Rubbermaid first expanded internationally in 1950, when the company began producing goods at a plant in Ontario, Canada. In 1965, the company purchased Dupol, a German manufacturer. Over the years, the company invested and divested of various divisions and sought to diversify its plant footprint in areas outside of union strongholds such as Arizona and Georgia. In 1998, Rubbermaid employed approximately 1,400 people. Five years later, Rubbermaid closed the doors of its Wooster plant, permanently eliminating 850 jobs. The company blamed the closing on intense, low-cost competition, as well as a tornado that ripped through the facility, causing about $20 million in damage and lost production. PBS Frontline’s 2004 special report “Is Wal Mart good for America?” covers the demise of the Wooster Rubbermaid plant. When increasing raw material prices forced a universal price hike, Wal Mart dropped most of its Rubbermaid orders and the company was never able to return to its former strength.
Rubbermaid was an employer that provided a solid middle class lifestyle for the working class. My grandpa worked there at a time when one could realistically expect to work for one company their entire career, and union representation was the norm for non-management positions. Companies were like extended families. If a company needed to reduce its workforce or eliminate wage increases, there was a process. Unions provided stability for working class lives. The relationship between employer and employee was localized, community-based, and involved two-way communication. My grandpa retired in 1978 with a pension and profit sharing plan from Rubbermaid, which provided extra money at retirement. When Rubbermaid left, the good jobs didn’t come back, and people without the education or means to move out of the local area were forced to make do with what work they could cobble together to make ends meet. This included largely low-paying jobs with infrequent hours such as retail and restaurant work, cleaning, and nursing home gigs. Today, the gig economy has increased options but the jobs are relatively commoditized with little differentiation between workers beyond ratings and reviews. Instead of a human, today your boss is an algorithm and your schedule is an optimization model.
The same version of this story has played out in different ways throughout rural communities in the Midwest for the past 20 years, leaving little hope and opportunity for stable employment for future generations. Anne Case and Angus Deaton cover this phenomenon in their book “Deaths of Despair and the Future Capitalism”: “Destroy work and, in the end, the working-class life cannot survive. It is the loss of meaning, of dignity, of pride, and of self respect that comes with the loss of marriage and of community that brings on despair, not just or even primarily the loss of money.”

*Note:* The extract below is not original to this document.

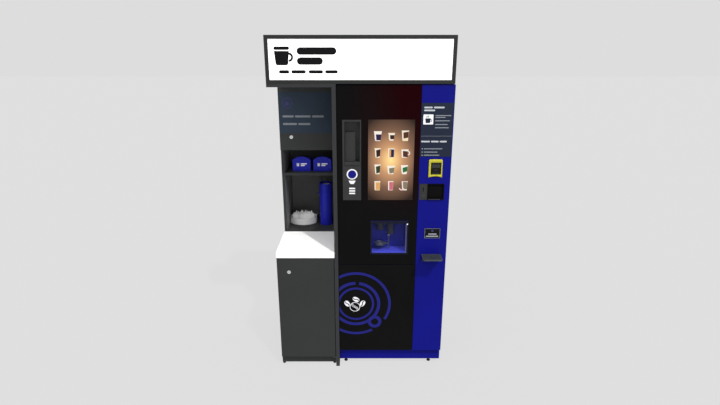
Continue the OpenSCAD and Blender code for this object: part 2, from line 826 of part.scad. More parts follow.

Do we really need another unprofitable technology platform that promises to make it easier to find low-paying, one-off gig work, effectively paying less than minimum wage with no commitment to the average worker? Workers in the gig economy operate more like entrepreneurs, but making ends meet this way has proven to be difficult. As part of the “informal economy”, there are few safety nets that exist for gig workers today. The mechanisms that have provided us flexibility and infinite choice as consumers have at the same time steadily eroded the American middle class.